Serge Lama

Réalisé par son percussionniste Nicolas Montazaud, illuminé par l’accordéon de Sergio Tomassi, ce disque est mieux qu’un retour : c’est la mue d’un chanteur populaire jusque là essentiellement passionné par la chanson coup de poing. En attendant qu’il porte à la scène ses nouvelles chansons en mars prochain, rencontre avec un artiste heureux d’avoir changé.

La mue d'un chanteur populaire

Réalisé par son percussionniste Nicolas Montazaud, illuminé par l’accordéon de Sergio Tomassi, ce disque est mieux qu’un retour : c’est la mue d’un chanteur populaire jusque là essentiellement passionné par la chanson coup de poing. En attendant qu’il porte à la scène ses nouvelles chansons en mars prochain, rencontre avec un artiste heureux d’avoir changé.

Sur scène, vous semblez souvent atteint d’une sorte d’ivresse, de jubilation, comme une goinfrerie de scène.
C’est une euphorie. Charles Aznavour, quand il est venu voir mon spectacle Symphonique, m’a dit que j’étais gourmand. En fait, je suis chez moi sur scène, c’est mon appartement, et il y a chez moi une gêne, qui peut être désagréable pour certains, mais il faut dire que le public aime ça. Les gens trouvent peut-être une énergie qu’ils aiment. Je ne fais pas de rock’n'roll mais je ne laisse pas respirer les gens. Je ne supporte pas d’attendre entre les chansons.

Dans ce nouveau disque, votre chant est beaucoup plus sobre.
J’ai changé de façon de chanter, je ne mets de véhémence que quand c’est nécessaire. Pendant Symphonique, il fallait chanter en première ligne, sinon j’étais battu par l’orchestre. Après ces concerts, j’ai décidé d’en prendre le contrepied. J’ai commencé par supprimer le piano. Et c’est là que je me suis rendu compte, aussitôt, que c’est un instrument lourd. En prenant cette décision presque technique de retirer ce piano, je ne me suis pas aperçu que j’étais en train de changer mon univers. Et je suis reparti en tournée avec seulement accordéon, guitare et percussions.
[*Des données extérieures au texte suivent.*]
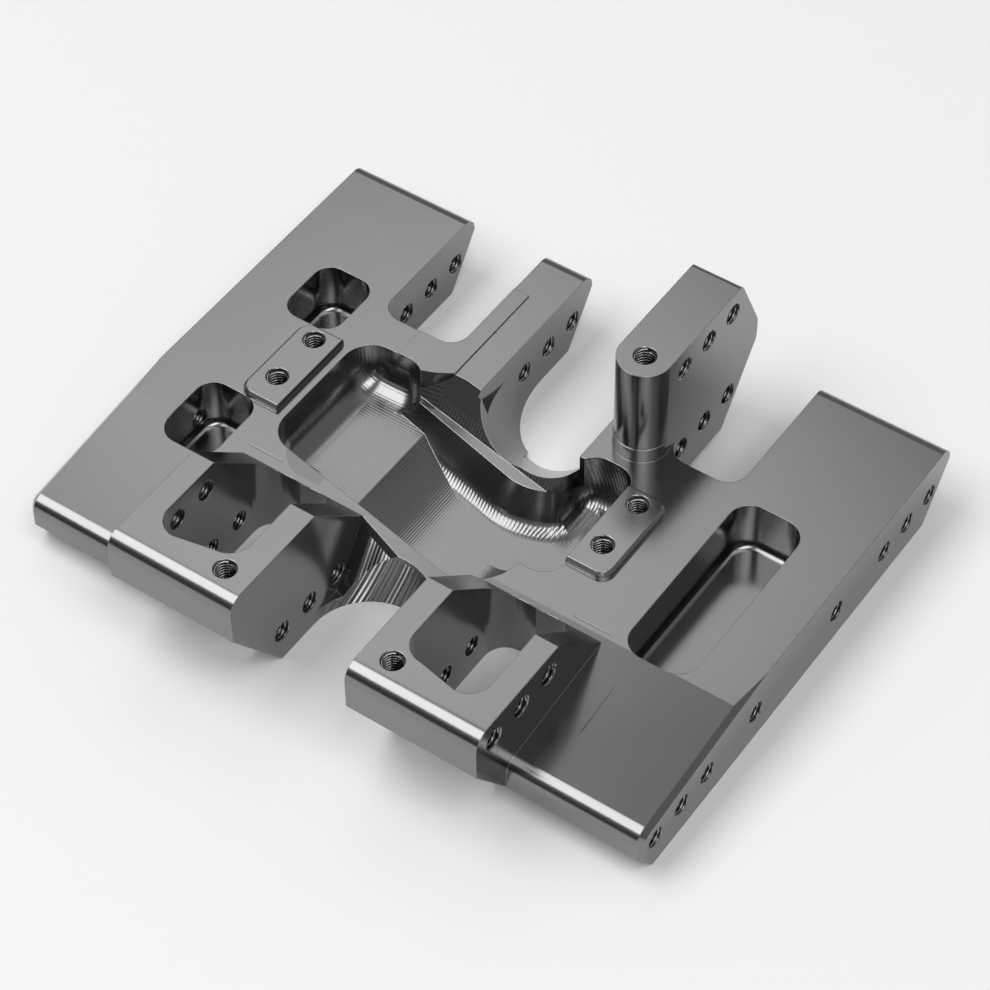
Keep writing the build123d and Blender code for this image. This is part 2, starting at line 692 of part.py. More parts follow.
def rear_link_holes():
    """Rows through the wings and the yokes' walls."""
    half = WIDTH / 2
    holes = []
    for y in row_from_rear(REAR_LINK_SETBACK):
        holes.append(cross_hole(-half - HOLE_PAST, -YOKE_INNER + HOLE_PAST, y, LINK_HEIGHT, THREAD_RADIUS))
        holes.append(cross_hole(YOKE_INNER - HOLE_PAST, half + HOLE_PAST, y, LINK_HEIGHT, THREAD_RADIUS))
        holes.append(cross_mouth(-YOKE_INNER, 1, y, LINK_HEIGHT))
        holes.append(cross_mouth(YOKE_INNER, -1, y, LINK_HEIGHT))
    return holes


def yoke_upper_holes():
    """Rows high up in the yokes' outer walls."""
    height = YOKE_TOP - YOKE_UPPER_DROP
    holes = []
    for y in row_from_rear(YOKE_UPPER_SETBACK):
        for side in (-1, 1):
            inner = side * (YOKE_OUTER - YOKE_OUTER_WALL - YOKE_UPPER_RUN)
            outer = side * (YOKE_OUTER + HOLE_PAST)
            low = min(inner, outer)
            high = max(inner, outer)
            holes.append(cross_hole(low, high, y, height, THREAD_RADIUS))
            holes.append(cross_mouth(side * YOKE_OUTER, side, y, height))
    return holes


def post_holes():
    """Rows through the post: an upper one, and a lower one through its foot."""
    upper = (POST_RIGHT - POST_WIDTH, POST_TOP - POST_UPPER_DROP)
    lower = (OPENING_HALF, POST_LOWER_HEIGHT)
    holes = []
    for y in row_from_front(POST_LINK_SETBACK):
        for x, z in (lower, upper):
            holes.append(cross_hole(x - HOLE_PAST, POST_RIGHT + HOLE_PAST, y, z, THREAD_RADIUS))
            holes.append(cross_mouth(POST_RIGHT, 1, y, z))
            holes.append(cross_mouth(x, -1, y, z))
    return holes


def side_holes():
    """Two more holes in each side face, and the mouths of all holes there."""
    half = WIDTH / 2
    holes = []
    for y in (SIDE_HOLE_FRONT, SIDE_HOLE_REAR):
        holes.append(cross_hole(-half - HOLE_PAST, -half + SIDE_HOLE_DEPTH, y, LINK_HEIGHT, THREAD_RADIUS))
        holes.append(cross_hole(half - SIDE_HOLE_DEPTH, half + HOLE_PAST, y, LINK_HEIGHT, THREAD_RADIUS))
    rows = row_from_front(FRONT_LINK_SETBACK) + row_from_rear(REAR_LINK_SETBACK)
    for y in rows + [SIDE_HOLE_FRONT, SIDE_HOLE_REAR]:
        holes.append(cross_mouth(half, 1, y, LINK_HEIGHT))
        holes.append(cross_mouth(-half, -1, y, LINK_HEIGHT))
    return holes


def skid_plate():
    """The whole plate as one solid."""
    body = slab() + yoke(-1) + yoke(1)
    body = body + land()
    body = body - tunnel()
    body = body - front_slot(-WING_INNER, PRONG_LEFT)
    body = body - front_slot(POST_RIGHT, WING_INNER)
    body = body - post_base_relief()
    body = body + post()
    body = body - middle_opening()
    body = body + left_pad()
    body = body + pad(RIGHT_BAY_RIGHT - PAD_CORNER - PAD_BEVEL, RIGHT_BAY_RIGHT + RIGHT_PAD_WIDTH)
    body = body - sump_bay()
    body = body - sump_channel()
    body = body - right_bay()
    body = body - ridge_cut()
    body = body - yoke_pocket(1) - yoke_pocket(-1)
    for pocket in wing_pockets():
        body = body - pocket
    body = body - pad_screws(LEFT_PAD_X) - pad_screws(RIGHT_BAY_RIGHT + RIGHT_PAD_SCREW)
    body = body - screw_hole(POST_RIGHT - POST_WIDTH / 2, POST_BACK_CENTRE, POST_TOP, POST_SCREW_DEPTH)
    for side in (-1, 1):
        x = side * YOKE_SCREW_X
        body = body - screw_hole(x, REAR + YOKE_SCREW_SETBACK, YOKE_TOP, YOKE_SCREW_DEPTH)
    holes = front_link_holes() + rear_link_holes() + yoke_upper_holes() + post_holes() + side_holes()
    for hole in holes:
        body = body - hole
    return body


os.makedirs("parts", exist_ok=True)
plate = skid_plate()
export_step(plate, "parts/skid_plate.step")
print("solids", len(plate.solids()), "volume", round(plate.volume, 1))
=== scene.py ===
import math

import bpy
from mathutils import Matrix, Vector


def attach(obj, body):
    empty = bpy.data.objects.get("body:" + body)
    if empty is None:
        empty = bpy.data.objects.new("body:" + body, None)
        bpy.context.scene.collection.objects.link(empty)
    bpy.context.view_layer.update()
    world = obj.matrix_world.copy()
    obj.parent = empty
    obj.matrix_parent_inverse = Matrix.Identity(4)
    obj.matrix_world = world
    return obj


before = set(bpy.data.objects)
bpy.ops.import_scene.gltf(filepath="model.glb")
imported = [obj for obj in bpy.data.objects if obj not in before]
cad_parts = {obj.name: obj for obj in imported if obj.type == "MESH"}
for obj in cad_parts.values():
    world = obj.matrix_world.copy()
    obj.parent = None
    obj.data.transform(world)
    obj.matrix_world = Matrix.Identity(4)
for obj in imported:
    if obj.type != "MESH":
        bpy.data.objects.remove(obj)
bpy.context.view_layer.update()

# The view: a long lens looks down on the rear right corner of the plate, from a
# little under half a metre away, with the front slots at the picture's top.
MM = 0.001
CAMERA_PLACE = Vector((168.323, -235.034, 340.699)) * MM
CAMERA_RIGHT = Vector((0.822407, 0.568857, -0.006886))
CAMERA_LOOK = Vector((-0.377423, 0.536510, -0.754791))
CAMERA_ANGLE = math.radians(17.116)
CAMERA_REACH = (0.01, 10.0)


def add_camera():
    data = bpy.data.cameras.new("camera")
    data.sensor_fit = "HORIZONTAL"
    data.angle = CAMERA_ANGLE
    data.clip_start, data.clip_end = CAMERA_REACH
    camera = bpy.data.objects.new("camera", data)
    bpy.context.collection.objects.link(camera)
    back = -CAMERA_LOOK.normalized()
    right = (CAMERA_RIGHT - back * CAMERA_RIGHT.dot(back)).normalized()
    up = back.cross(right)
    turn = Matrix((right, up, back)).transposed()
    camera.matrix_world = Matrix.Translation(CAMERA_PLACE) @ turn.to_4x4()
    bpy.context.scene.camera = camera


add_camera()

# The plate is one piece of aluminium milled from a billet and anodised grey.
# Flat faces are satin. The hollows keep the fine parallel passes of a ball cutter, and every
# edge is broken by about a tenth of a millimetre. Where the broken edges turn, the colour is
# painted lighter as a painted highlight.
METAL_COLOUR = (0.23, 0.23, 0.235)
# The lighter colour on the next line is painted on edges, ramp cusps and tunnel ribs as
# painted highlights and painted reflection, and it also colours the nicks.
PAINTED_HIGHLIGHT_AND_NICK_COLOUR = (0.36, 0.36, 0.365)
FLAT_ROUGHNESS = (0.17, 0.23)
WEB_ROUGHER = 0.12
EDGE_ROUND = 0.13 * MM
EDGE_TURN = (0.93, 0.995)
GRAIN_SIZE, GRAIN_HEIGHT = 3.0, 0.0016
SAND_SIZE, SAND_HEIGHT = 4.5, 0.024
CLOUD_SIZE = 0.09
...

Avec ces trois jeunes musiciens, j’ai vécu une belle avancée musicale par rapport à ce que j’ai fait avant. J’ai dépoussiéré mes anciennes chansons et découvert plein de choses nouvelles. Très vite, j’ai commencé à chanter différemment - plus librement, moins fort. Après cent vingt concerts dans cette formule, j’ai décidé de continuer sur cette lancée et que l’album suivant serait dans le même esprit. C’est un disque fait dans l’enthousiasme, avec des gens qui se connaissent depuis trois ans mais qui ne sont pas usés de jouer ensemble. J’ai déjà eu des producteurs qui ne pouvaient travailler que s’il y avait des cris, ce que je trouve insupportable. Ce disque a été enregistré sans aucune colère.
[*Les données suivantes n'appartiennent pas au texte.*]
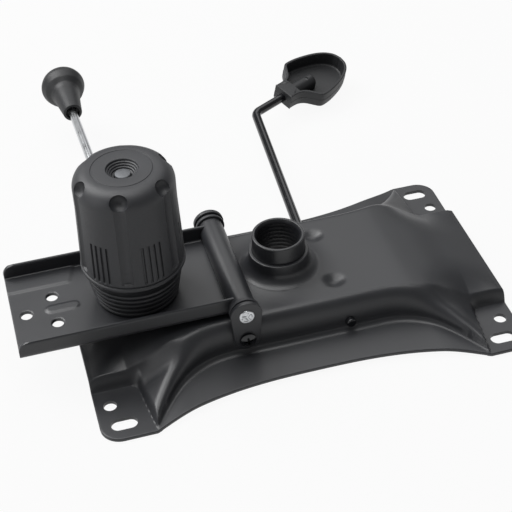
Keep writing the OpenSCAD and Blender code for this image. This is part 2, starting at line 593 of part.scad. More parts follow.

Avez-vous déjà pris des leçons de chant ?
Jamais. Mon père était chanteur et je lui ai tout piqué. Tout gosse, déjà, je chantais instinctivement. En fait, mon instinct et mon cerveau sont très distincts. Mon intelligence, si j’en ai, est très séparée de mon corps, ce qui cause un dilemme entre, d’un côté, un animal, et, de l’autre, un littéraire, qui se contrarient mutuellement. C’est cela qui explique, je pense, qu’après trente-sept ans de chanson, beaucoup de gens ne savent pas que je suis auteur de mes chansons, ne me considèrent que comme un interprète. Dans ce disque, je pense qu’on entend enfin que je suis un auteur, parce que je respecte la mélodie telle qu’elle est, sans vouloir la pousser, la démontrer. Alors, les gens peuvent recevoir les mots, tout simplement. Moins vous le faites remarquer, plus les gens remarquent que vous écrivez.
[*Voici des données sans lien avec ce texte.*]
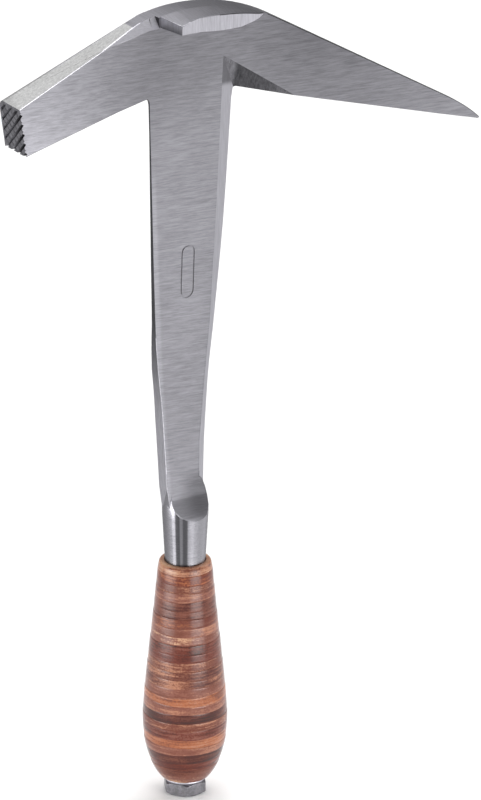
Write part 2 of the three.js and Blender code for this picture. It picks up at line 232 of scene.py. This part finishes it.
LEFT_EDGE_X = -17.5 * MM  # the shank's left edge at the head
LEFT_EDGE_TOP = 279 * MM
LEFT_EDGE_LEAN = 0.037
LEFT_EDGE_BEND = 176.5 * MM  # below this height it leans in more
LEFT_EDGE_MORE_LEAN = 0.044


def bright_left_margin(surface):
    """The flat is brighter beside the shank's left edge, which leans in towards the grip."""
    x = surface.axis("X")
    z = surface.axis("Z")
    below_head = surface.math("SUBTRACT", LEFT_EDGE_TOP, z)
    below_bend = surface.math("MAXIMUM", surface.math("SUBTRACT", LEFT_EDGE_BEND, z), 0.0)
    lean = surface.math("MULTIPLY", below_head, LEFT_EDGE_LEAN)
    more_lean = surface.math("MULTIPLY", below_bend, LEFT_EDGE_MORE_LEAN)
    edge = surface.math("ADD", surface.math("ADD", lean, more_lean), LEFT_EDGE_X)
    beside = surface.step(surface.math("SUBTRACT", x, edge), 2.4 * MM, 0.8 * MM)
    on_shank = surface.step(z, 268 * MM, 235 * MM)
    return surface.between(surface.math("MULTIPLY", beside, on_shank), 1.0, 1.22)


def flat_painted_light(surface):
    """Painted light and shade: the flat is painted brighter along the arm and down the shank than in the
    middle of the head.
    """
    x = surface.axis("X")
    z = surface.axis("Z")
    shank = surface.between(surface.step(z, 300 * MM, 262 * MM), 0.66, 0.90)
    low = surface.between(surface.step(z, 248 * MM, 145 * MM), 1.0, 0.51)
    arm = surface.between(surface.step(x, -12 * MM, -78 * MM), 1.0, 1.88)
    pick = surface.between(surface.step(x, 20 * MM, 60 * MM), 1.0, 0.80)
    tip = surface.between(surface.step(x, 80 * MM, 125 * MM), 1.0, 1.15)
    whole = shank
    for part in (low, arm, pick, tip, painted_hollow_shade(surface), bright_left_margin(surface)):
        whole = surface.math("MULTIPLY", whole, part)
    return whole


def bevel_shading(surface):
    """The bevel is ground bright up to the head; above that it is left as dull as the flat."""
    x = surface.axis("X")
    z = surface.axis("Z")
    level = surface.math("ADD", z, surface.math("MULTIPLY", x, 0.23))
    return surface.between(surface.step(level, 288.5 * MM, 291 * MM), 1.0, 0.45)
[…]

Qu’est-ce qui vous a fait changer de manière de chanter pour ce nouveau disque ?
C’est mon expérience de comédien qui m’a appris à me retenir dans les chansons. En énonçant le texte d’autres auteurs, j’ai appris qu’il ne faut pas pousser chaque phrase, qu’il ne faut pas jouer absolument chaque mot. J’ai découvert qu’il faut respecter les chansons, même si c’est moi qui les ai écrites. Bien sûr, si je ne pousse pas la note à la fin de Je suis malade, les gens vont se dire que quelque chose ne va pas, mais, depuis un an et demi, sur scène, j’ai commencé à chanter sans donner partout toute la puissance. J'essaie d’être surtout le véhicule d’une idée, d’une émotion.

Regrettez-vous de n’avoir pas suivi plus tôt cette évolution ?
Non, je n’ai jamais de regrets. Et évoluer est un plaisir. Tous les artistes qui ont bien terminé leur carrière l’ont fait en allant vers la simplicité.